Auditors’ Duty to Detect Related Party Transactions, to be Professionally Skeptical, and to Detect Fraud: A Case Study of Aegean Marine Petroleum Network, Inc.
Journal Title: Journal of Economics, Finance and Management Studies - Year 2021, Vol 4, Issue 06
Abstract
This is a case study of Aegean Marine Petroleum Network, Inc. (Aegean). Aegean’s founder and former CEO was the mastermind of several fraud schemes which pilfered $300 million from the company. During 2006-2018, Aegean’s Big 4 auditors, Deloitte and Price Waterhouse, failed to detect the fraud and issued clean, unqualified opinions year after year. After the fraud was discovered by Aegean’s audit committee in 2018, a group of Aegean’s stockholders filed a securities fraud lawsuit in New York City against the former CEO and the two auditors, and it will come to trial in the near future.
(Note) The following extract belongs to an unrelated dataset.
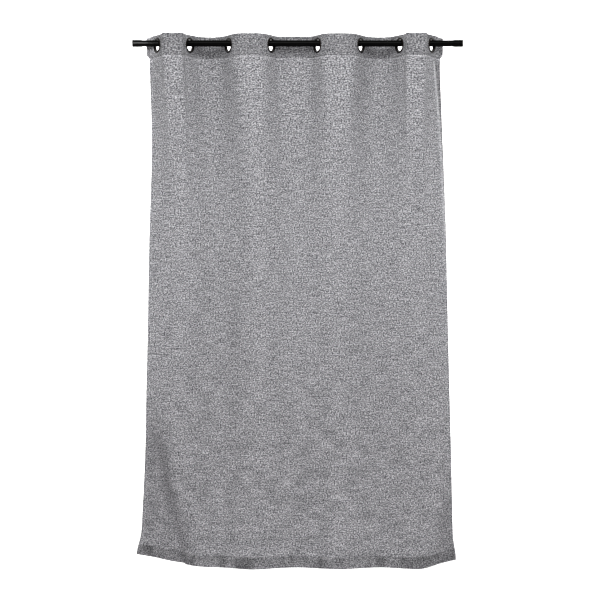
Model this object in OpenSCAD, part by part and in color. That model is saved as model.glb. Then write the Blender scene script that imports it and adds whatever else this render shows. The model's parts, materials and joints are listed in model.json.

U.S. Public Company Accounting Oversight Board (PCAOB) standards require an auditor to be professionally skeptical during an audit. He must maintain a questioning mind and make a critical objective assessment of audit evidence. In the Aegean case, the court held if the auditors had been more professionally skeptical, they may have been able to discover the massive fraud. PCAOB standards also require an auditor to search for related party transactions and to disclose them. In the Aegean case, the court noted it is inexcusable that the auditors were not aware that the former CEO owned Oil Tank, Inc., a firm which siphoned off millions of dollars from Aegean during the oil storage facility construction project. If they had been aware of this relationship, they might have been able to uncover the massive fraud. PCAOB standards also require an auditor to search for fraud. In the Aegean case, the former CEO engaged in several fraud schemes, yet the auditors were ignorant of them and issued unqualified audit opinions. This led the court to conclude that the auditors exhibited “willful blindness.”